Start of Provided material

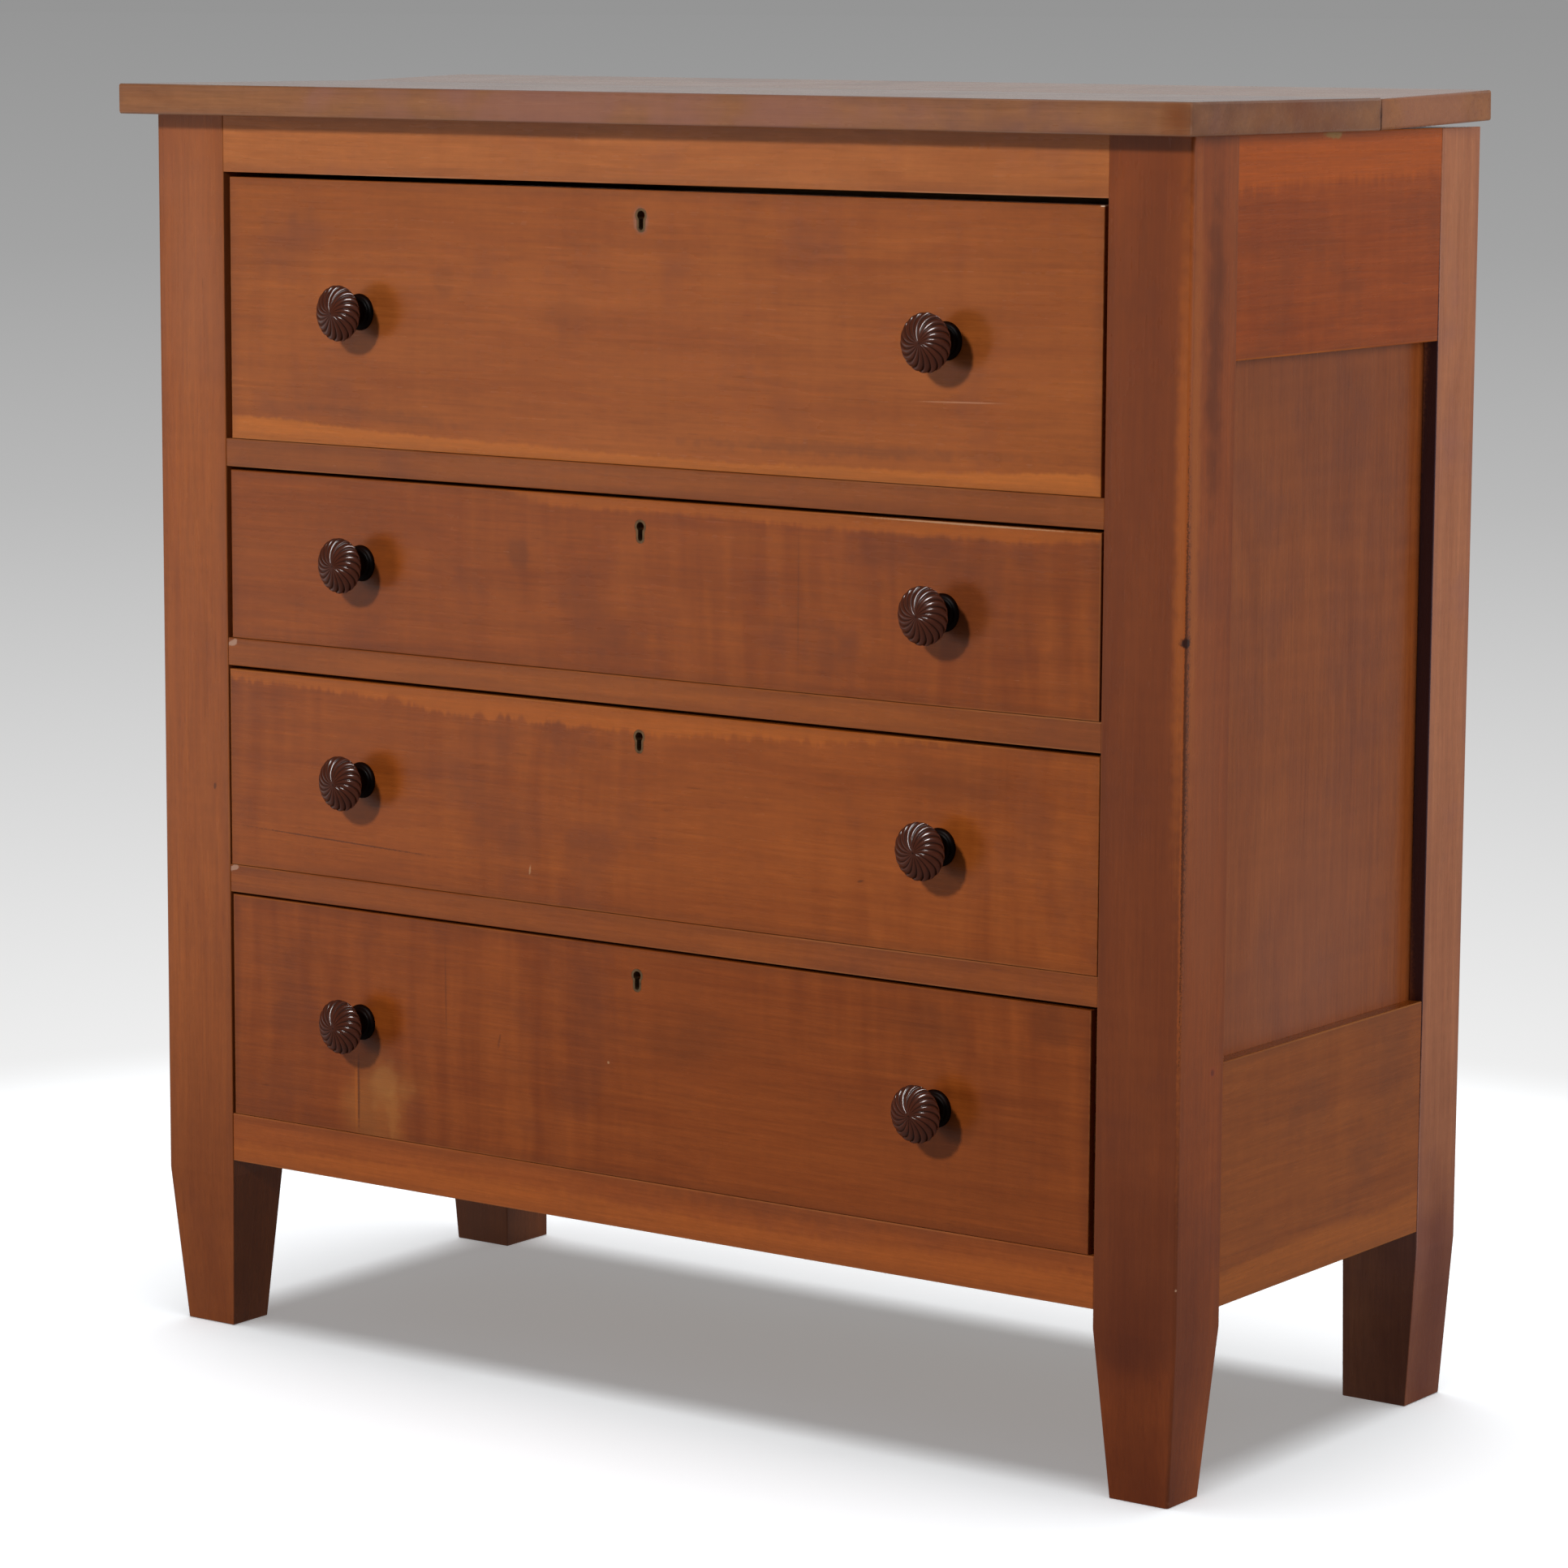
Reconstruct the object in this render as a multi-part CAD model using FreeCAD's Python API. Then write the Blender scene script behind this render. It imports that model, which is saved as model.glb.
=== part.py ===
"""A four-drawer bachelors chest of solid cherry, built as a joiner builds it.

Units are millimetres. X runs from left to right as one faces the drawers, Y from front to
back and Z up. The pieces are worked out with the front faces of the posts at Y = 0 and the
floor at Z = 0, and save() moves them so that the origin is on the floor, midway between the
knobs and the back.
"""
import FreeCAD, Part
import math
import os

V = FreeCAD.Vector

# ---------------------------------------------------------------- case
CASE_WIDTH = 972.0            # over the outer faces of the posts
CASE_DEPTH = 420.0            # front faces of the front posts to back faces of the rear posts
CASE_HEIGHT = 992.0           # floor to the underside of the top
LEG_CLEARANCE = 142.0         # floor to the underside of the case

# ---------------------------------------------------------------- posts and legs
FRONT_POST_WIDTH = 70.0       # across the front
FRONT_POST_DEPTH = 62.0       # front to back
REAR_POST_WIDTH = 66.0
REAR_POST_DEPTH = 61.0
FRONT_LEG_TAPERS = (10.0, 10.0, 10.0, 10.0)  # taken off a leg's faces by the time it meets the
REAR_LEG_TAPERS = (0.0, 10.5, 5.0, 0.0)      # floor: inner side, outer side, front and back face
LEG_STRAIGHT_DROP = 14.0      # square stretch of post below the rails, before the taper
POST_OUTER_ROUND = 2.5        # worn outer corner of each post
POST_EDGE_ROUND = 0.8         # the other corners of each post that show

# ---------------------------------------------------------------- front rails, from the top down
TOP_RAIL_HEIGHT = 45.0
TOP_RAIL_BACK = 30.0          # posts' front faces to the top rail's back face
DRAWER_RAIL_HEIGHT = 22.5
BOTTOM_RAIL_HEIGHT = 39.5
DRAWER_2_OPENING = 138.5      # the top drawer takes the height that is left
DRAWER_3_OPENING = 163.0
DRAWER_4_OPENING = 184.0
RAIL_SETBACK = 0.5            # rails lie this far inside the faces of the posts
RAIL_TENON_LENGTH = 25.0
RAIL_TENON_SHOULDER = 6.0     # above and below each front rail's tenon
RAIL_TENON_CHEEK = 9.0        # in front of and behind each front rail's tenon
MORTISE_END_GAP = 1.0         # glue space beyond the end of a tenon

# ---------------------------------------------------------------- sides
SIDE_TOP_RAIL_HEIGHT = 160.0
SIDE_BOTTOM_RAIL_HEIGHT = 182.0
SIDE_RAIL_THICKNESS = 30.0
SIDE_TENON_LENGTH = 28.0
SIDE_TENON_SHOULDER = 20.0
PANEL_THICKNESS = 10.0
PANEL_RECESS = 12.0           # post face to panel face
PANEL_GROOVE = 8.0            # depth of the groove that holds the panel's edges
PANEL_EDGE_GAP = 0.8          # room for the panel to swell in its grooves

# ---------------------------------------------------------------- back
REAR_RAIL_THICKNESS = 22.0
REAR_TOP_RAIL_HEIGHT = 60.0
REAR_BOTTOM_RAIL_HEIGHT = 60.0
REAR_TENON_THICKNESS = 10.0
BACK_BOARD_THICKNESS = 12.0
BACK_BOARD_COUNT = 4
BACK_REBATE_WIDTH = 14.0      # how far the back boards lap onto each rear post
BACK_LAP = 8.0                # half-lap between neighbouring back boards
BACK_BOARD_GAP = 0.5

# ---------------------------------------------------------------- top
TOP_FRONT_THICKNESS = 24.0
TOP_REAR_THICKNESS = 23.0
TOP_SIDE_OVERHANG = 15.0
TOP_FRONT_OVERHANG = 29.0
TOP_BACK_SETBACK = 12.0       # back edge of the top, in front of the posts' back faces
TOP_SEAM_FROM_FRONT = 237.0   # posts' front faces to the seam between the two boards
TOP_SEAM_GAP = 1.5            # the old glue joint has opened
TOP_REAR_LIFT = 5.0           # the cupped rear board has risen this far at its back edge
TOP_EDGE_ROUND = 2.0

# ---------------------------------------------------------------- top screws
SCREW_SHANK_RADIUS = 2.4
SCREW_HEAD_RADIUS = 4.6
SCREW_HEAD_HEIGHT = 3.0
SCREW_SLOT_WIDTH = 1.2
SCREW_SLOT_DEPTH = 1.2
SCREW_GRIP = 22.0             # wood between the head and the underside of the top
SCREW_BITE = 15.0             # thread in the top
SCREW_CLEARANCE = 0.1
SCREW_POCKET_RADIUS = 7.0
SCREW_POCKET_HEIGHT = 44.0    # pocket cut in the inner face of a side rail
FRONT_SCREW_OFFSET = 250.0    # front rail screws, from the middle
SIDE_SCREW_FRONT = 110.0      # first screw in each side rail, from the posts' front faces
SIDE_SCREW_BEFORE_SEAM = 32.0
SIDE_SCREW_BEHIND_SEAM = 25.0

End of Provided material

What the exercise asks:
Quote the data in full, keeping each word unchanged.

Task solution:
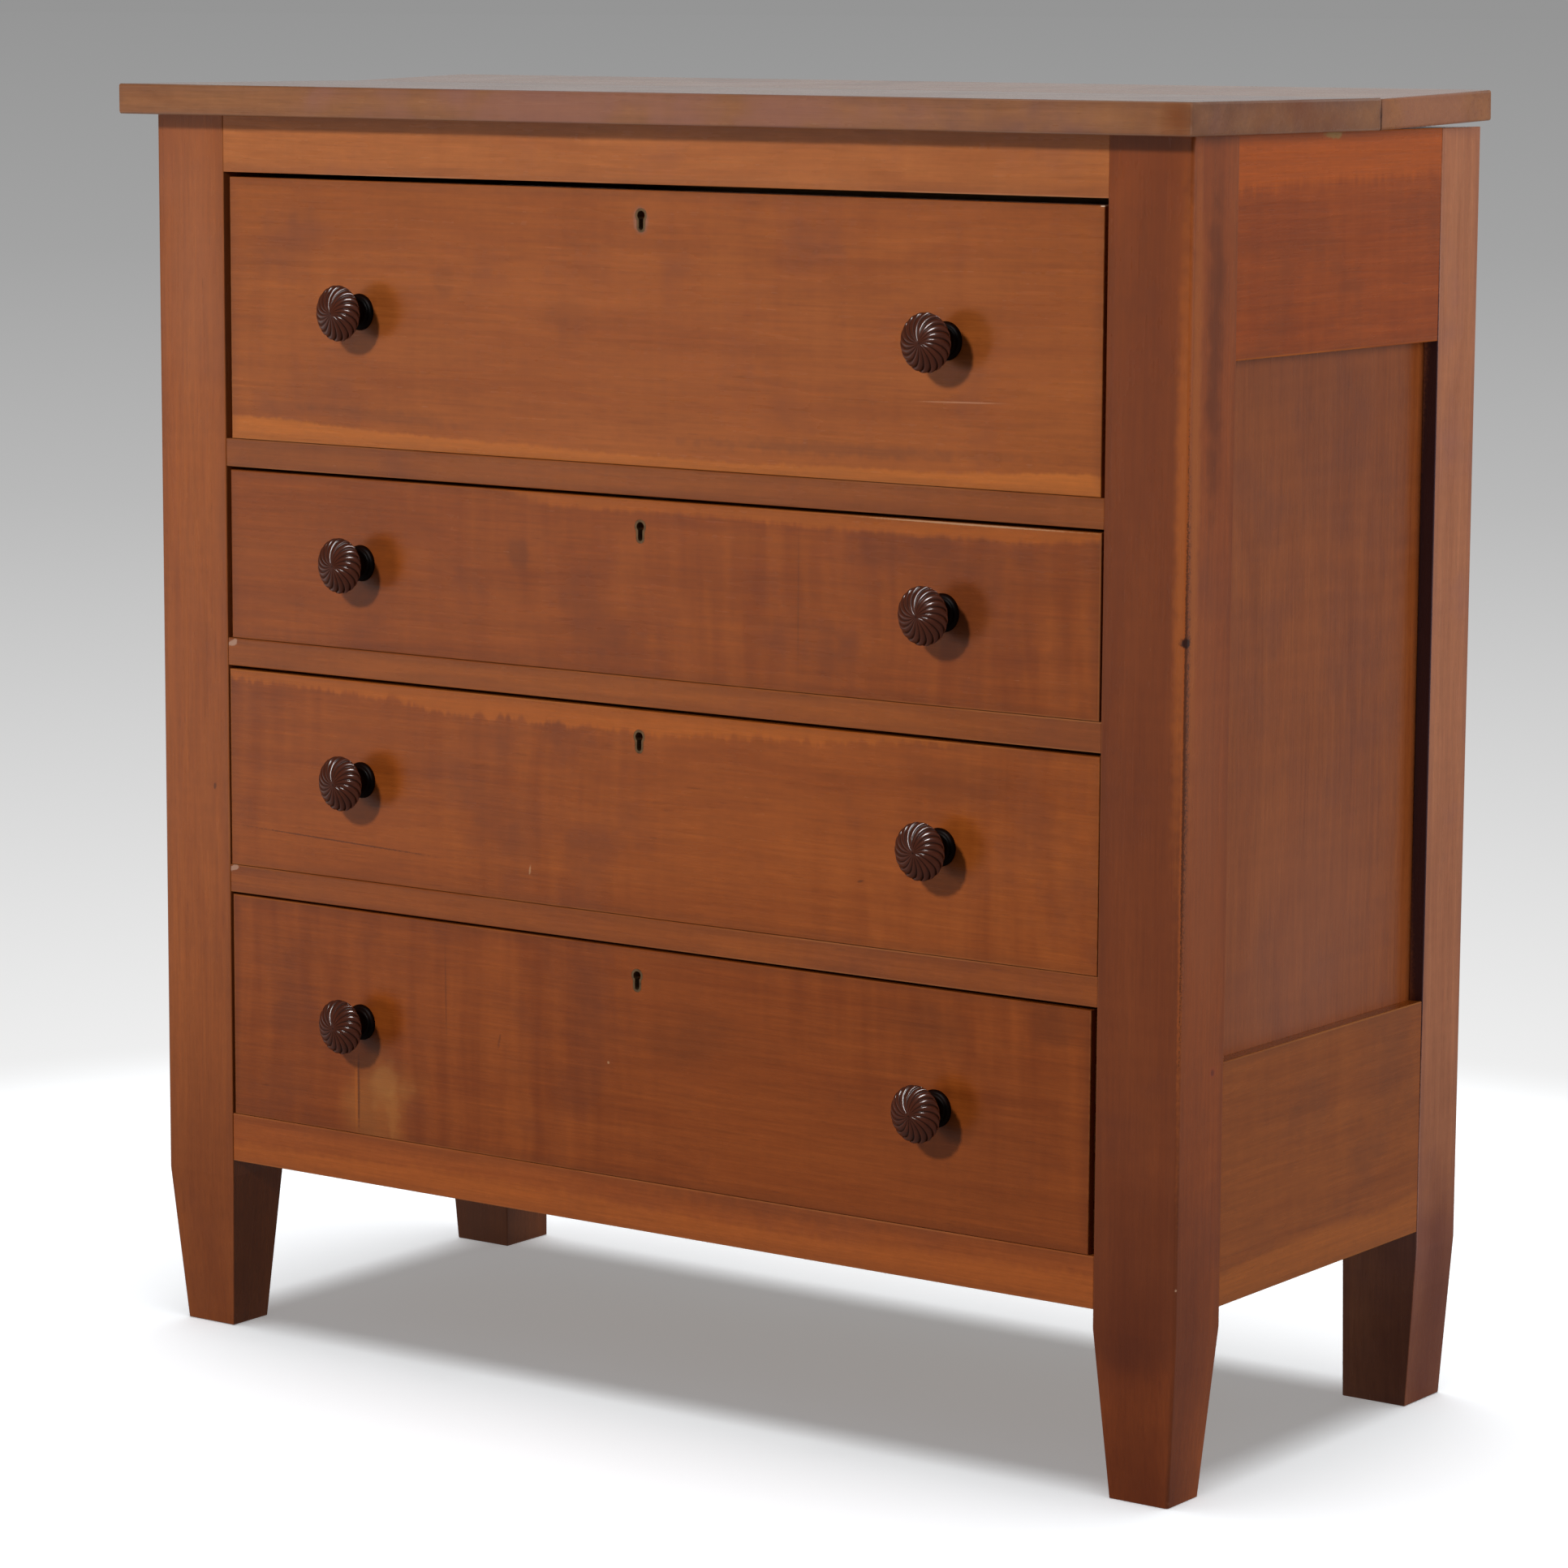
Reconstruct the object in this render as a multi-part CAD model using FreeCAD's Python API. Then write the Blender scene script behind this render. It imports that model, which is saved as model.glb.
=== part.py ===
"""A four-drawer bachelors chest of solid cherry, built as a joiner builds it.

Units are millimetres. X runs from left to right as one faces the drawers, Y from front to
back and Z up. The pieces are worked out with the front faces of the posts at Y = 0 and the
floor at Z = 0, and save() moves them so that the origin is on the floor, midway between the
knobs and the back.
"""
import FreeCAD, Part
import math
import os

V = FreeCAD.Vector

# ---------------------------------------------------------------- case
CASE_WIDTH = 972.0            # over the outer faces of the posts
CASE_DEPTH = 420.0            # front faces of the front posts to back faces of the rear posts
CASE_HEIGHT = 992.0           # floor to the underside of the top
LEG_CLEARANCE = 142.0         # floor to the underside of the case

# ---------------------------------------------------------------- posts and legs
FRONT_POST_WIDTH = 70.0       # across the front
FRONT_POST_DEPTH = 62.0       # front to back
REAR_POST_WIDTH = 66.0
REAR_POST_DEPTH = 61.0
FRONT_LEG_TAPERS = (10.0, 10.0, 10.0, 10.0)  # taken off a leg's faces by the time it meets the
REAR_LEG_TAPERS = (0.0, 10.5, 5.0, 0.0)      # floor: inner side, outer side, front and back face
LEG_STRAIGHT_DROP = 14.0      # square stretch of post below the rails, before the taper
POST_OUTER_ROUND = 2.5        # worn outer corner of each post
POST_EDGE_ROUND = 0.8         # the other corners of each post that show

# ---------------------------------------------------------------- front rails, from the top down
TOP_RAIL_HEIGHT = 45.0
TOP_RAIL_BACK = 30.0          # posts' front faces to the top rail's back face
DRAWER_RAIL_HEIGHT = 22.5
BOTTOM_RAIL_HEIGHT = 39.5
DRAWER_2_OPENING = 138.5      # the top drawer takes the height that is left
DRAWER_3_OPENING = 163.0
DRAWER_4_OPENING = 184.0
RAIL_SETBACK = 0.5            # rails lie this far inside the faces of the posts
RAIL_TENON_LENGTH = 25.0
RAIL_TENON_SHOULDER = 6.0     # above and below each front rail's tenon
RAIL_TENON_CHEEK = 9.0        # in front of and behind each front rail's tenon
MORTISE_END_GAP = 1.0         # glue space beyond the end of a tenon

# ---------------------------------------------------------------- sides
SIDE_TOP_RAIL_HEIGHT = 160.0
SIDE_BOTTOM_RAIL_HEIGHT = 182.0
SIDE_RAIL_THICKNESS = 30.0
SIDE_TENON_LENGTH = 28.0
SIDE_TENON_SHOULDER = 20.0
PANEL_THICKNESS = 10.0
PANEL_RECESS = 12.0           # post face to panel face
PANEL_GROOVE = 8.0            # depth of the groove that holds the panel's edges
PANEL_EDGE_GAP = 0.8          # room for the panel to swell in its grooves

# ---------------------------------------------------------------- back
REAR_RAIL_THICKNESS = 22.0
REAR_TOP_RAIL_HEIGHT = 60.0
REAR_BOTTOM_RAIL_HEIGHT = 60.0
REAR_TENON_THICKNESS = 10.0
BACK_BOARD_THICKNESS = 12.0
BACK_BOARD_COUNT = 4
BACK_REBATE_WIDTH = 14.0      # how far the back boards lap onto each rear post
BACK_LAP = 8.0                # half-lap between neighbouring back boards
BACK_BOARD_GAP = 0.5

# ---------------------------------------------------------------- top
TOP_FRONT_THICKNESS = 24.0
TOP_REAR_THICKNESS = 23.0
TOP_SIDE_OVERHANG = 15.0
TOP_FRONT_OVERHANG = 29.0
TOP_BACK_SETBACK = 12.0       # back edge of the top, in front of the posts' back faces
TOP_SEAM_FROM_FRONT = 237.0   # posts' front faces to the seam between the two boards
TOP_SEAM_GAP = 1.5            # the old glue joint has opened
TOP_REAR_LIFT = 5.0           # the cupped rear board has risen this far at its back edge
TOP_EDGE_ROUND = 2.0

# ---------------------------------------------------------------- top screws
SCREW_SHANK_RADIUS = 2.4
SCREW_HEAD_RADIUS = 4.6
SCREW_HEAD_HEIGHT = 3.0
SCREW_SLOT_WIDTH = 1.2
SCREW_SLOT_DEPTH = 1.2
SCREW_GRIP = 22.0             # wood between the head and the underside of the top
SCREW_BITE = 15.0             # thread in the top
SCREW_CLEARANCE = 0.1
SCREW_POCKET_RADIUS = 7.0
SCREW_POCKET_HEIGHT = 44.0    # pocket cut in the inner face of a side rail
FRONT_SCREW_OFFSET = 250.0    # front rail screws, from the middle
SIDE_SCREW_FRONT = 110.0      # first screw in each side rail, from the posts' front faces
SIDE_SCREW_BEFORE_SEAM = 32.0
SIDE_SCREW_BEHIND_SEAM = 25.0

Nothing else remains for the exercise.